As one of her duties, Parham was responsible for creating programs for the Fall and Spring semesters that deal with politics and the legislative government.

She said that with the help of A.S. members, reaching 5,000 students should be an attainable goal. A.S. members would need to register 10 students a week for the remainder of the semester, she added.

“I think the goal should be shared between myself and A.S. members,” Parham said.

Parham said she would provide A.S. members with packets containing registration forms and sealable envelopes to make it easier for them to register students on the spot.

She said A.S. members came in contact with their voters throughout the day, so their involvement was another way for students to get to know their leaders.

Janessa Kelly, newly elected senator of social and behavioral science, said that as an A.S. member it was a great experience to increase students’ awareness about politics.

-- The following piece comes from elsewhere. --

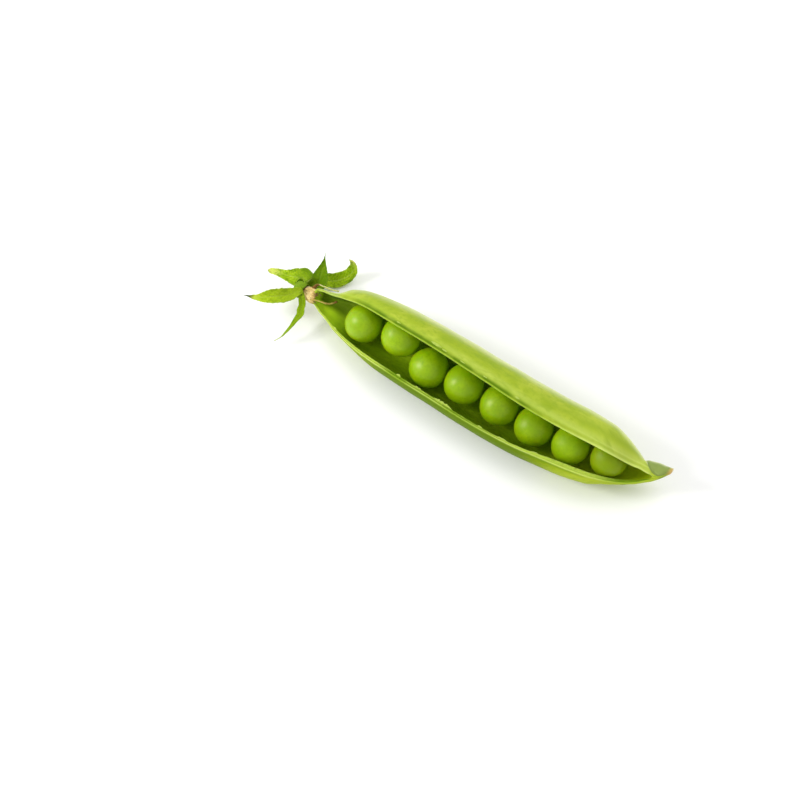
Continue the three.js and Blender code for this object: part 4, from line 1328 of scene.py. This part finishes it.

“How can we inform students about what is going on if we as reps are not informed ourselves?” Kelly said.

She added that voter registration on campus was a great way for students to get involved.

Jonathan Polus, senator of humanities, said he liked the way Parham encouraged A.S. to get involved and was  confident they could get 5,000 students registered.

“It is extremely important to register because students don’t realize how this next governor’s race is going to affect their future,” Polus said. “If you have the ability to make a difference, you should start as a student.”

The State of the State month

The State of the State month is the second program that will take place in the entire month of October. Parham said she wanted to eliminate multiple events occurring throughout the semester before the election, so she decided to use the month of October as a political awareness month.

“After March 4, there was a shift in students’ involvement in politics on campus,” Parham said. “I want to maintain that momentum by giving students a month to learn and voice their opinion about what’s going on.”

March 4 was a statewide day of protest for students and faculty to take action against budget cuts and increased tuition for college campuses. Some CSUN students and faculty also attended a rally that occurred in March 2009 at Sacramento, the state capital.

Parham said a Ballot Forum, a Political Radio Forum and a Presidents’ Town Hall Meeting are three events taking place during the State of the State month to address those issues and more.

Parham said the Ballot Forum would give students the opportunity to learn the pros and cons of each proposition. The Political Radio Forum would air two extremes from both sides of politics and broadcast live for two days using CSUN radio and an anonymous radio station.

She added that the first Presidents’ Town Hall Meeting, which will take place the morning of Oct. 20, will include CSUN president Jolene Koester, A.S. president Conor Lansdale and faculty president Steven Stepanek. Students unable to attend the morning session can attend a second Presidents’ Town Hall Meeting hosted in the evening at a later date.

Parham said the events have been planned, but details such as a specific time and location are still being worked out.

“I wanted to plan fun events, yet challenge students to make them think,” she said.

Parham said she is not working with a committee to make each event successful, but encouraged CSUN students to contact the A.S. office to volunteer.